Data supplied
--- start ---

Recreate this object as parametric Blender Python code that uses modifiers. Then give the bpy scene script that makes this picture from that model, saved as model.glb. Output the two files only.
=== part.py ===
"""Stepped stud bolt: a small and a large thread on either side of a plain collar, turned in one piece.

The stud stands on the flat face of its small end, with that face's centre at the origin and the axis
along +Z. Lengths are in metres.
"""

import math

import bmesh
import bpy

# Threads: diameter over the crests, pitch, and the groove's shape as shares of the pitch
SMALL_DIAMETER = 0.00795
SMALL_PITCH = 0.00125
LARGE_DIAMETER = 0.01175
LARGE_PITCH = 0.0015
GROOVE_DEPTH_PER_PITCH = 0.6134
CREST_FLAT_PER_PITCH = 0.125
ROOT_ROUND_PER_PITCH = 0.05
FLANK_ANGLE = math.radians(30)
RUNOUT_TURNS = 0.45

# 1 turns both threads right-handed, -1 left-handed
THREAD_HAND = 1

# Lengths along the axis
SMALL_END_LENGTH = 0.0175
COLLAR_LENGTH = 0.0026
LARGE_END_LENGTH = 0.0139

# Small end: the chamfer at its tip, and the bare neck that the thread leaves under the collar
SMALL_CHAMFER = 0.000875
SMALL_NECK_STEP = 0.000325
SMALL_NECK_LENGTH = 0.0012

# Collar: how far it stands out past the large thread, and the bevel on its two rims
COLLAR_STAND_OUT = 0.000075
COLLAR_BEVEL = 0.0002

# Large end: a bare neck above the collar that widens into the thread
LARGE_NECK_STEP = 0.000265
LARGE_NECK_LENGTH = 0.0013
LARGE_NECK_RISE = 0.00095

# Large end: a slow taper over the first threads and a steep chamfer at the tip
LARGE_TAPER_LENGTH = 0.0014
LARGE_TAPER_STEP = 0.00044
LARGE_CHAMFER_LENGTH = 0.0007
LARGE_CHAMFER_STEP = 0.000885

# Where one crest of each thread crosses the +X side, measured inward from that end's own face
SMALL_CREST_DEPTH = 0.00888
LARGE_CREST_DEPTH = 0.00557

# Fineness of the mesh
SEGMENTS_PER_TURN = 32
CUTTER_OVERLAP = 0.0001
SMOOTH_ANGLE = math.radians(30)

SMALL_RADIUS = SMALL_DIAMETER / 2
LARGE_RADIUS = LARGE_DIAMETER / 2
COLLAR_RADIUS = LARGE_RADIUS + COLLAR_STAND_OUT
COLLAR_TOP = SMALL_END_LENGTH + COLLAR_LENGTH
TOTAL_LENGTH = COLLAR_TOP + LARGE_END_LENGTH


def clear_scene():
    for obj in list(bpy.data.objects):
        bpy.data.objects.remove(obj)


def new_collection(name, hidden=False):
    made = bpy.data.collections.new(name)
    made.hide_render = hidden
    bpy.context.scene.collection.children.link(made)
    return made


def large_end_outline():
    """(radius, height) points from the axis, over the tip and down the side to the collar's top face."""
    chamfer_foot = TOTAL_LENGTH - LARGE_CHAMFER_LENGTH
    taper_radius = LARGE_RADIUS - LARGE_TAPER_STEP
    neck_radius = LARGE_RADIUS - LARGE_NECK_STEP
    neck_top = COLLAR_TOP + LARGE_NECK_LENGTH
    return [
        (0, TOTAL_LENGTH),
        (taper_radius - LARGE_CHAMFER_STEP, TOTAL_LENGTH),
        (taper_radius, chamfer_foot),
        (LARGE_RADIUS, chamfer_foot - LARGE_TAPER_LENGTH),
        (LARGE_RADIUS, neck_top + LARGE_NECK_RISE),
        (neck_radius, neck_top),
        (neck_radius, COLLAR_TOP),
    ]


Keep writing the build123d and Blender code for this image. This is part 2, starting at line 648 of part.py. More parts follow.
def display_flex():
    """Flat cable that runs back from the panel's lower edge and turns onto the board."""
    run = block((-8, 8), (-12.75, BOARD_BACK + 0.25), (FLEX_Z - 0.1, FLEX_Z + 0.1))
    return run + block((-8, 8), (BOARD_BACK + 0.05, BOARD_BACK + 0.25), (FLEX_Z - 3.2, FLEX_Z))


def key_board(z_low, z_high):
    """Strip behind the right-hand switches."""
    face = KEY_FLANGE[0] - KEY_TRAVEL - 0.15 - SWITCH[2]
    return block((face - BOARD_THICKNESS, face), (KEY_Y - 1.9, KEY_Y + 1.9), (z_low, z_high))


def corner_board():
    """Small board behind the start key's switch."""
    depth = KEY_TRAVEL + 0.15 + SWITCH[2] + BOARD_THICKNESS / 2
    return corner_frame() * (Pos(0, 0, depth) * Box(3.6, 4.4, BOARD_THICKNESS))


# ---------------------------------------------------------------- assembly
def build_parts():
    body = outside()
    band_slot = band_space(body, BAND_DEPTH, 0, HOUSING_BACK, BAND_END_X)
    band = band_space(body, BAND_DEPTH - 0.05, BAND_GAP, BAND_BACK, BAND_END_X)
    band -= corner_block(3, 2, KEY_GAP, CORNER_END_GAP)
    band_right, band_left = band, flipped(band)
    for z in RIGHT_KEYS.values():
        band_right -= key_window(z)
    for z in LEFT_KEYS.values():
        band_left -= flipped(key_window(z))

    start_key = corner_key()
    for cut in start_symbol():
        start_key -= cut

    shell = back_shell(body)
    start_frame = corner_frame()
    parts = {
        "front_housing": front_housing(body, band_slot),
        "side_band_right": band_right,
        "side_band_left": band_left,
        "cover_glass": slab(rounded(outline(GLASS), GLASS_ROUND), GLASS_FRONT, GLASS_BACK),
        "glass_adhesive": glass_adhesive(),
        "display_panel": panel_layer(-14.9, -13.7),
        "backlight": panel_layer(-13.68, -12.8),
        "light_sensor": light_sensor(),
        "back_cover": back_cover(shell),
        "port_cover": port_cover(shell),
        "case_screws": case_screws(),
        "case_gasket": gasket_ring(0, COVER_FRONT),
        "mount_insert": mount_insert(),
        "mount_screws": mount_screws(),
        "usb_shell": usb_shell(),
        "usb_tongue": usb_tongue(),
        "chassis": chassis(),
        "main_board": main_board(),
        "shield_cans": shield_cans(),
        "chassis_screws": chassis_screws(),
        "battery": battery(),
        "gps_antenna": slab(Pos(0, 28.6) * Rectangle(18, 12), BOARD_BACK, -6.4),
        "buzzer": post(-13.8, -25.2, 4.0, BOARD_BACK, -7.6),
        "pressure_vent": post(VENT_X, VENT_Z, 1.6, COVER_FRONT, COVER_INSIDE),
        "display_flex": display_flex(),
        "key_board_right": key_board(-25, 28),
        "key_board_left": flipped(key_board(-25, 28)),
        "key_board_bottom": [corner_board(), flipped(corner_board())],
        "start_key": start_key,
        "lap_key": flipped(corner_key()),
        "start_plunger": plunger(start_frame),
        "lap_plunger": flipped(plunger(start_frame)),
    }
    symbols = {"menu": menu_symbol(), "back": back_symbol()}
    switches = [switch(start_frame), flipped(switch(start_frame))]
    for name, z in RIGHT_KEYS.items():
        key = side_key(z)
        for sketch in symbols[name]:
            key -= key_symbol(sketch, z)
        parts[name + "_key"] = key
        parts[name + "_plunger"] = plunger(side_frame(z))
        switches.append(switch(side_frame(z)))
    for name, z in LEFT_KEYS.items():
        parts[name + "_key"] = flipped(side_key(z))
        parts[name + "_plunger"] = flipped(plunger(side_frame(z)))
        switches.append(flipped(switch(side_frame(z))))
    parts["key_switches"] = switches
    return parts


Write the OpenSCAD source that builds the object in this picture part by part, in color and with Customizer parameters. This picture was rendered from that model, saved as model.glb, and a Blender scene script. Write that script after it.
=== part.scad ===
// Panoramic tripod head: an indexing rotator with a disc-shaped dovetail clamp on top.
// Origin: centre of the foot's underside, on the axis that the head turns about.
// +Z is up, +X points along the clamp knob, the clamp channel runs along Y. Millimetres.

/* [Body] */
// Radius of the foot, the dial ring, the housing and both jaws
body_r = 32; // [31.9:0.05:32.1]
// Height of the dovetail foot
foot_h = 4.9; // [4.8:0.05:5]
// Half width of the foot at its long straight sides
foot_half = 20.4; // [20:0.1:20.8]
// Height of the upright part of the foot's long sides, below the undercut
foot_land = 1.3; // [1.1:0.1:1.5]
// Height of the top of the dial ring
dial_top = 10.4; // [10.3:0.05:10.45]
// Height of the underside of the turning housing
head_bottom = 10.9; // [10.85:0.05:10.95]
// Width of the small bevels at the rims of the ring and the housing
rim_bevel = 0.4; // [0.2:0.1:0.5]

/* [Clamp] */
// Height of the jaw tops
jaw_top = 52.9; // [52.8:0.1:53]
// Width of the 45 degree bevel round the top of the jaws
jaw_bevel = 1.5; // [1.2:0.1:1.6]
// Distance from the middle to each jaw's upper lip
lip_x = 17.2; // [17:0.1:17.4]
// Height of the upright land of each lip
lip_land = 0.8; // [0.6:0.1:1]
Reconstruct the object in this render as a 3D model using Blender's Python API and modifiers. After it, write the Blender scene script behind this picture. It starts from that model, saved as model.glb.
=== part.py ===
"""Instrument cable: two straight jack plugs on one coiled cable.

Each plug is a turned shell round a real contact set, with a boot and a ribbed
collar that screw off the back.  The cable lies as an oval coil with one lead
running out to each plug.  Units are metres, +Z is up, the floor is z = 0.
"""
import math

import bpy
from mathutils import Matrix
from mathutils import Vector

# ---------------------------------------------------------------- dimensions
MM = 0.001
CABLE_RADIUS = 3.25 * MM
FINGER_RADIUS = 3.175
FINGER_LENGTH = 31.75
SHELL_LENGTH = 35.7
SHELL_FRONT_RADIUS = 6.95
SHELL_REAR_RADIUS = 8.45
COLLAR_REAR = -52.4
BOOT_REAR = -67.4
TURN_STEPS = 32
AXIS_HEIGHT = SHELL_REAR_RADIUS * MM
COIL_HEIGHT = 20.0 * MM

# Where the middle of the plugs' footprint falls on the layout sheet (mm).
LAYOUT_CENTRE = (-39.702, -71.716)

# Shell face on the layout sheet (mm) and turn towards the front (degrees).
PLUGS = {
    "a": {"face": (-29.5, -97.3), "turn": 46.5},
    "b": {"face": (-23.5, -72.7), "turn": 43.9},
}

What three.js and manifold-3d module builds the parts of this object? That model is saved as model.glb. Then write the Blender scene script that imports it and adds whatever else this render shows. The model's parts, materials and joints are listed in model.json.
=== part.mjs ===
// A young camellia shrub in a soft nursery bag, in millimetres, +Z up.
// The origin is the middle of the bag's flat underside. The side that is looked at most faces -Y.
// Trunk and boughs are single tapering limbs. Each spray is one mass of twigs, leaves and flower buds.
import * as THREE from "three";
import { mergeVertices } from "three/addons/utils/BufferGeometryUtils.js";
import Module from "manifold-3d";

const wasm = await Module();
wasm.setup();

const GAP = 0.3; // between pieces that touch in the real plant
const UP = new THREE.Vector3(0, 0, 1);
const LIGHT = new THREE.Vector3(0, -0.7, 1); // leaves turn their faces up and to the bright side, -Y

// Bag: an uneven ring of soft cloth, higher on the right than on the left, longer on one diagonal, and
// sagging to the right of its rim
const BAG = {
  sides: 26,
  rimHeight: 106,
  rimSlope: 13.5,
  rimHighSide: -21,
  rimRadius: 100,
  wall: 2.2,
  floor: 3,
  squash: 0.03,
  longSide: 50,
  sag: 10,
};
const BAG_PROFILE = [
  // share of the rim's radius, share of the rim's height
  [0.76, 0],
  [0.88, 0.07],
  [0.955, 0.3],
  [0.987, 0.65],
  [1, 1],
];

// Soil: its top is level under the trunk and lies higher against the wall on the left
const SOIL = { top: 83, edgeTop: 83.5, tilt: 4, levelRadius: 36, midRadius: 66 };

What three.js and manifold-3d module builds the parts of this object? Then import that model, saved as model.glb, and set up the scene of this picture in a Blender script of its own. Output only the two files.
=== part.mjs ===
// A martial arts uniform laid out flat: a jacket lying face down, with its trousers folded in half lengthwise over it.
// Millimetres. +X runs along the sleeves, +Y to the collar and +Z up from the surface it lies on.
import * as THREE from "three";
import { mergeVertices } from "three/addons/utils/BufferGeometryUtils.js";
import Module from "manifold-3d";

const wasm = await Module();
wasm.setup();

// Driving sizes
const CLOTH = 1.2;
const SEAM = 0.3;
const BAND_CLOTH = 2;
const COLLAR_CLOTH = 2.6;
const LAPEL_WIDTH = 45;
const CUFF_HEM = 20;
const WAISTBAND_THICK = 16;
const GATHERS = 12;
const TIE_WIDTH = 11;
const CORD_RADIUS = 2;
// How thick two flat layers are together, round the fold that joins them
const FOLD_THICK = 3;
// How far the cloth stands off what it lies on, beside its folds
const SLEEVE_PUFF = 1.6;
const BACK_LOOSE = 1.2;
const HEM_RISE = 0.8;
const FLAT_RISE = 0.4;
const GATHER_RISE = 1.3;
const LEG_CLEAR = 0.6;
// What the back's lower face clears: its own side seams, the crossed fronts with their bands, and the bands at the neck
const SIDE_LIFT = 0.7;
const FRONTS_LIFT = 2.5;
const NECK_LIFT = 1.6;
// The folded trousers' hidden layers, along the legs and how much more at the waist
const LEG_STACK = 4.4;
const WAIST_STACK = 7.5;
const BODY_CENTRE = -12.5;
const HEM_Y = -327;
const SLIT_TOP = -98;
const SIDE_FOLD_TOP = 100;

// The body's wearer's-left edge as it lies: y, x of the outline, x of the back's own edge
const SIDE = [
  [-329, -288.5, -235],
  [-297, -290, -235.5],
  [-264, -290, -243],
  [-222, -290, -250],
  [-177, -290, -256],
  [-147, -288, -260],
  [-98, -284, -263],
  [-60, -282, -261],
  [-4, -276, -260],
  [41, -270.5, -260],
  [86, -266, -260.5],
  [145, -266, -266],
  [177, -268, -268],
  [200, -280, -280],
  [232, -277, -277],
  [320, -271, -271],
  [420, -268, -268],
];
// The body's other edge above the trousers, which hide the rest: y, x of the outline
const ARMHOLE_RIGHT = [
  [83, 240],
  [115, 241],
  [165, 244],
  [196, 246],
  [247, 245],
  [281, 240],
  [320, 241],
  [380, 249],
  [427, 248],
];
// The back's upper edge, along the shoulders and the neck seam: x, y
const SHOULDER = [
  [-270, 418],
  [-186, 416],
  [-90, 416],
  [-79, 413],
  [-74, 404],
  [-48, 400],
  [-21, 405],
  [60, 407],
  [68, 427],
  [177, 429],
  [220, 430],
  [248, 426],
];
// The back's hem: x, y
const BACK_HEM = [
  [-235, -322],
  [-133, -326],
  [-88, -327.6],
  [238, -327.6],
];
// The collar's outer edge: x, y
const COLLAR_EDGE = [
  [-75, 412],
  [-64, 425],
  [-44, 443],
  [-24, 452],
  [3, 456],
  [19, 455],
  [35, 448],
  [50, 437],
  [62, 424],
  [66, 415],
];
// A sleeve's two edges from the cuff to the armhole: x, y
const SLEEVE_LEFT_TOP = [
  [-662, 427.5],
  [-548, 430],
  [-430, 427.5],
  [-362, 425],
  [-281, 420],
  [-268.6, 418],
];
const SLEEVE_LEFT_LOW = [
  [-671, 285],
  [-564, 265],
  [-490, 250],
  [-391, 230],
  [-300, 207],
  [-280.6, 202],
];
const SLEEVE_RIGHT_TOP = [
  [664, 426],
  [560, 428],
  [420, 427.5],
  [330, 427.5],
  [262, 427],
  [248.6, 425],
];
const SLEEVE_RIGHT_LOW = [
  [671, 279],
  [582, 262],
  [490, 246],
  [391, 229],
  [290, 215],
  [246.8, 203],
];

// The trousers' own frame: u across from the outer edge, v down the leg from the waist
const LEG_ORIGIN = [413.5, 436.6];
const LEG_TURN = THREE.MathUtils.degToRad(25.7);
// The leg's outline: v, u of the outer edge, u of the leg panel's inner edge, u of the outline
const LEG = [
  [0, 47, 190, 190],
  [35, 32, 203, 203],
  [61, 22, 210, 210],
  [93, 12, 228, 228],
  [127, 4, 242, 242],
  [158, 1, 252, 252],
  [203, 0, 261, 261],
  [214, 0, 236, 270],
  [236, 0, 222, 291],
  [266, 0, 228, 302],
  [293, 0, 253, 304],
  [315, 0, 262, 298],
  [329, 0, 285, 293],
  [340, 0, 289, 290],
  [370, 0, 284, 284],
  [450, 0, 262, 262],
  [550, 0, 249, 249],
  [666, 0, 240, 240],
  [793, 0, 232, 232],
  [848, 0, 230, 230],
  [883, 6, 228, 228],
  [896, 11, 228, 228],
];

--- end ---

Objective
Write out exactly, please, the lines beginning at the start of the material and ending with the line that holds "SMALL_NECK_LENGTH = 0.0012", both included.

Written solution
Recreate this object as parametric Blender Python code that uses modifiers. Then give the bpy scene script that makes this picture from that model, saved as model.glb. Output the two files only.
=== part.py ===
"""Stepped stud bolt: a small and a large thread on either side of a plain collar, turned in one piece.

The stud stands on the flat face of its small end, with that face's centre at the origin and the axis
along +Z. Lengths are in metres.
"""

import math

import bmesh
import bpy

# Threads: diameter over the crests, pitch, and the groove's shape as shares of the pitch
SMALL_DIAMETER = 0.00795
SMALL_PITCH = 0.00125
LARGE_DIAMETER = 0.01175
LARGE_PITCH = 0.0015
GROOVE_DEPTH_PER_PITCH = 0.6134
CREST_FLAT_PER_PITCH = 0.125
ROOT_ROUND_PER_PITCH = 0.05
FLANK_ANGLE = math.radians(30)
RUNOUT_TURNS = 0.45

# 1 turns both threads right-handed, -1 left-handed
THREAD_HAND = 1

# Lengths along the axis
SMALL_END_LENGTH = 0.0175
COLLAR_LENGTH = 0.0026
LARGE_END_LENGTH = 0.0139

# Small end: the chamfer at its tip, and the bare neck that the thread leaves under the collar
SMALL_CHAMFER = 0.000875
SMALL_NECK_STEP = 0.000325
SMALL_NECK_LENGTH = 0.0012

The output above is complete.